Long before the name Zion was spoken here, this canyon held other names. Mukuntuweap. Ioogoon. Names that carry different meanings depending on who translates them, but all pointing toward the same recognition: this is not ordinary ground.
The Southern Paiute, who call themselves Nuwuvi, have walked these corridors for over eight hundred years. They understand the landscape as alive with Puha, a spiritual power that flows through places, objects, and beings. The canyon is not merely scenery but a living relative, home to deities and spirits whose names now mark the peaks and narrows: Sinawava, the Coyote god. Kinesava, the trickster who might roll rocks down the cliffs or help with your hunting, depending on his mood.
When Mormon settlers arrived in the 1860s, they encountered a landscape that seemed to confirm their deepest convictions about divine creation. The sheer walls rising nearly three thousand feet, the way light moves through the canyon at different hours, the overwhelming scale that makes human concerns feel small, they called it Zion, the biblical name for the holy city, a place of refuge and sanctuary.
The canyon holds both understandings without contradiction. Something here consistently moves those who enter it, whether they arrive with indigenous cosmology, Abrahamic faith, or no framework at all. Visitors speak of feeling watched, held, small in the best sense. The Paiute once said it was not a good place to be after dark. The quality they were naming has not left.
Context And Lineage
Human presence in Zion spans at least eight thousand years, from ancient Basketmaker cultures through Ancestral Puebloans to the Southern Paiute who remain connected to the land today. Mormon settlement brought the current name and transformed the region, while national park designation in 1919 opened the canyon to visitors worldwide.
The Nuwuvi recognize a specific location within their lands where they were created and given responsibility for the surrounding territory. At the time of creation, the landscape was inscribed with sacred places forming pilgrimage networks. The canyon was not discovered but inherited, already charged with meaning and power that required human stewardship to maintain.
Paiute stories describe a landscape filled with powerful beings. Sinawava, the Coyote god, gives his name to the Temple of Sinawava at the canyon's head. Kinesava, a trickster spirit, inhabits a prominent formation bearing his name. Wynopits, the god of evil, represents the dangers that required Paiute caution about remaining in the canyon after dark.
Mormon origin narratives focus on the encounter with landscape. Settlers arriving in the 1860s had traveled far seeking a place of refuge, the Zion prophesied in their scriptures. Whether the canyon matched their expectations or exceeded them, they saw in its grandeur confirmation of divine handiwork. The name Zion was not chosen lightly but represented recognition of something already present.

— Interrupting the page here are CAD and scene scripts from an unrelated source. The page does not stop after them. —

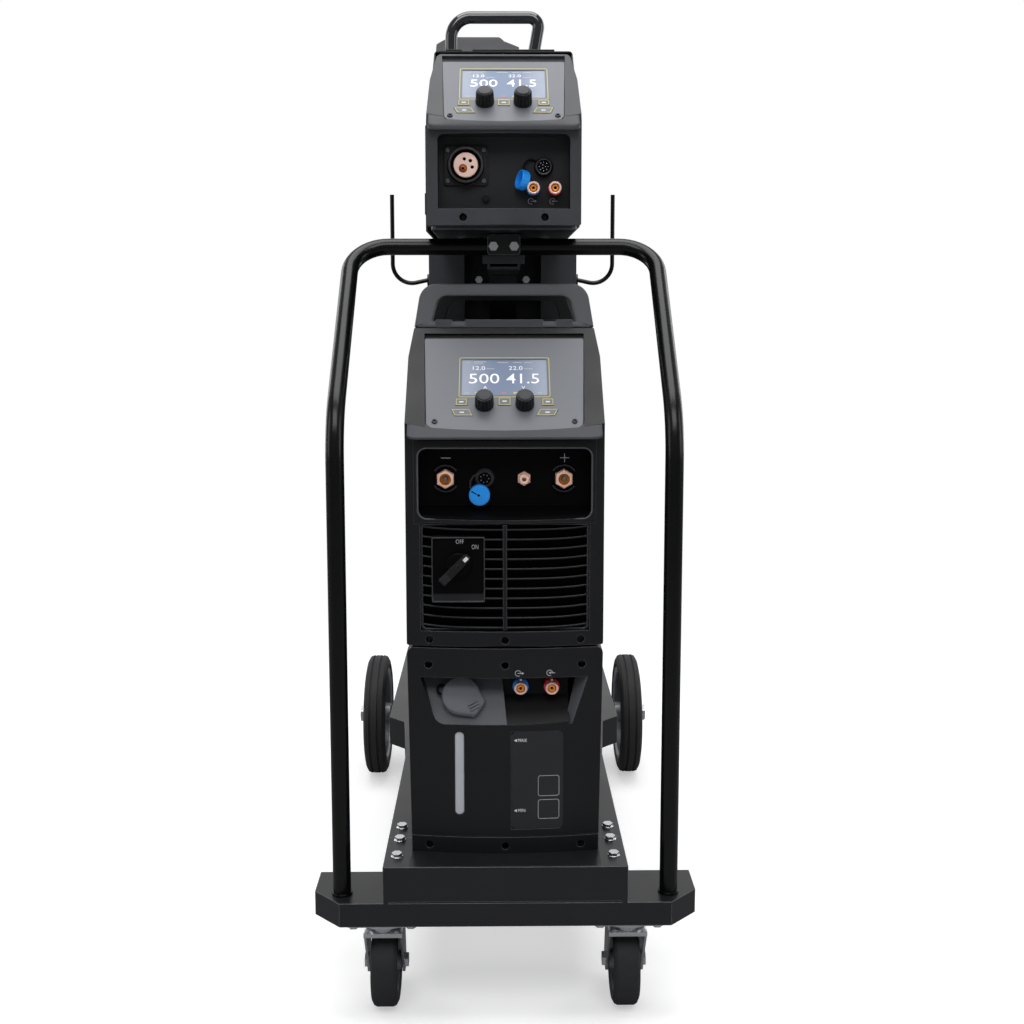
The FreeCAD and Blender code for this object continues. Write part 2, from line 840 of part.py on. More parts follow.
def rear_tyre(side):
    """Solid rubber tyre with three ribs."""
    half = rear_wheel_width / 2
    outer = rear_wheel_diameter / 2
    lip = rim_radius + 6
    rib = rear_wheel_width / 7
    outline = [
        (-rim_width / 2, rim_radius), (rim_width / 2, rim_radius), (rim_width / 2, lip),
        (half - 2, lip + 3),
        (half, lip + 8), (half - 2, outer - 9), (half - 6, outer - 2), (rib * 1.7, outer),
        (rib * 1.5, outer),
        (rib * 1.5, outer - 3.5), (rib * 0.9, outer - 3.5), (rib * 0.9, outer),
    ]
    outline += [(-x, r) for x, r in reversed(outline)][:-2]
    return turned_about_x(outline, side * rear_wheel_x, rear_axle_y, rear_axle_z)


def rear_rim(side):
    """Pressed steel rim with its hub and five holes in its disc."""
    half_hub = rear_hub_length / 2
    half = rim_width / 2
    lip = rim_radius + 6
    bore = axle_radius + shaft_gap
    outline = [
        (half_hub, bore), (half_hub, 22), (2, 24), (2, rim_radius - 4), (half - 1, rim_radius - 4),
        (half + 2.5, rim_radius), (half + 2.5, lip), (half, lip), (half, rim_radius),
    ]
    outline += [(-x, r) for x, r in reversed(outline)]
    rim = turned_about_x(outline, side * rear_wheel_x, rear_axle_y, rear_axle_z)
    centre = Vector(side * rear_wheel_x, rear_axle_y, rear_axle_z)
    holes = []
    for i in range(5):
        angle = math.radians(72 * i + 18)
        spot = centre + Vector(0, math.cos(angle), math.sin(angle)) * 56
        holes.append(rod(13, spot - X_AXIS * 10, spot + X_AXIS * 10))
    return rim.cut(holes)


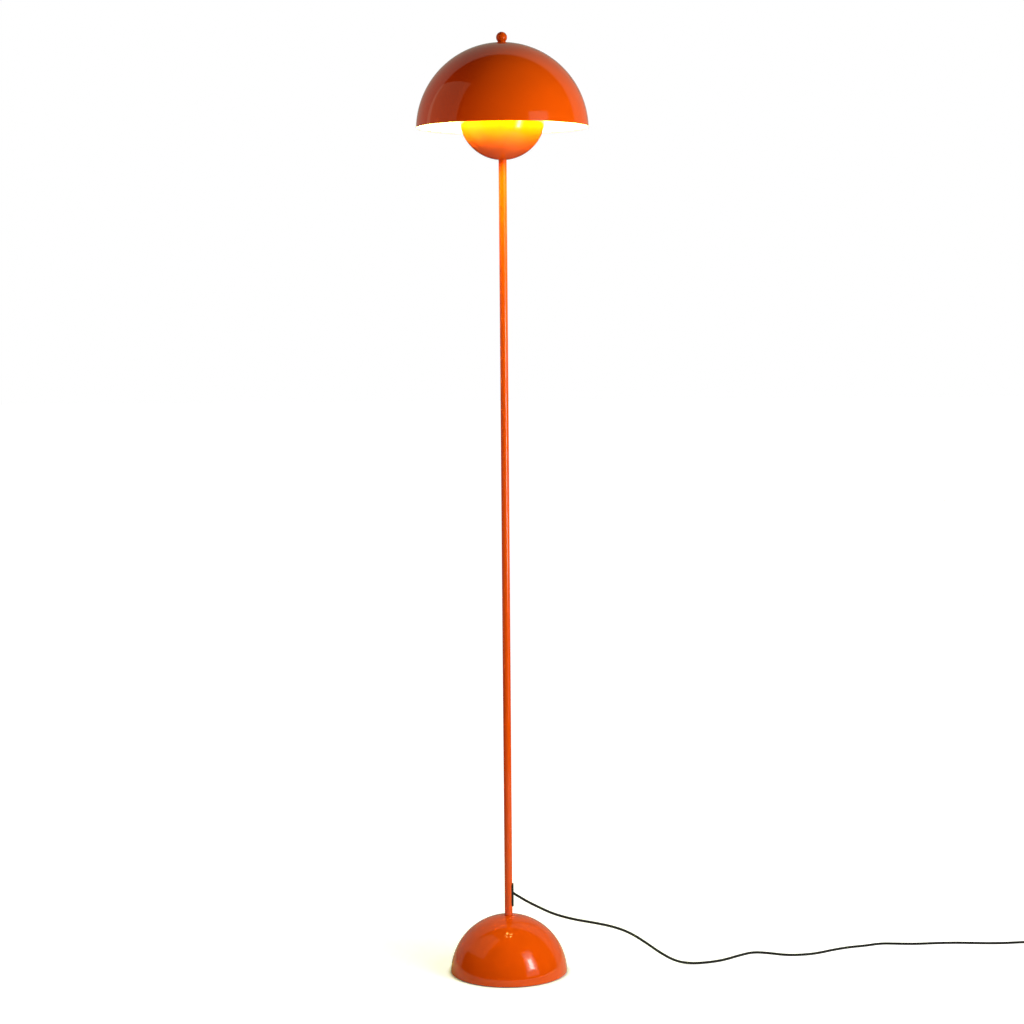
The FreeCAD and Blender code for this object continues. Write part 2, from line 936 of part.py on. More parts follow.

The Southern Paiute relationship with this land predates written history. Archaeological evidence places the Virgin Anasazi and Fremont cultures in the region from roughly 300 to 1300 CE, with Paiute presence following and continuing to the present. The land passed through Spanish, Mexican, and finally American administration, though the Paiute never ceded their spiritual connection. Mormon settlement beginning in the 1860s transformed the region economically and demographically. National park designation removed the land from exploitation while also limiting traditional indigenous access. The Paiute Indian Tribe of Utah now maintains formal collaboration with the National Park Service, a partial restoration of their role as stewards.
Isaac Behunin
Mormon settler credited with naming the canyon Zion around 1863, reportedly declaring he had found his Zion, his place of refuge and sanctuary
John Wesley Powell
Explorer who recorded the Paiute name Mukuntuweap during his 1872 expedition, though later research suggested the Paiute may have actually called the canyon Ioogoon
President William Howard Taft
Established Mukuntuweap National Monument in 1909, though the name was soon changed due to pronunciation difficulties
Sinawava
Coyote god in Southern Paiute tradition, a powerful deity associated with the canyon's spiritual landscape
Why This Place Is Sacred
Zion's thinness arises from the collision of overwhelming scale and intimate enclosure. Walls that took millions of years to form dwarf human time, while the narrow canyon floor creates a sense of being held, even cradled. Multiple traditions have independently recognized this quality, suggesting something beyond cultural projection.
The concept of a thin place, where the distance between the ordinary world and something else collapses, finds geological expression in Zion. Three thousand feet of vertical sandstone create an architecture that no human could design, cathedral walls that curve and narrow, opening into chambers of light before tightening again.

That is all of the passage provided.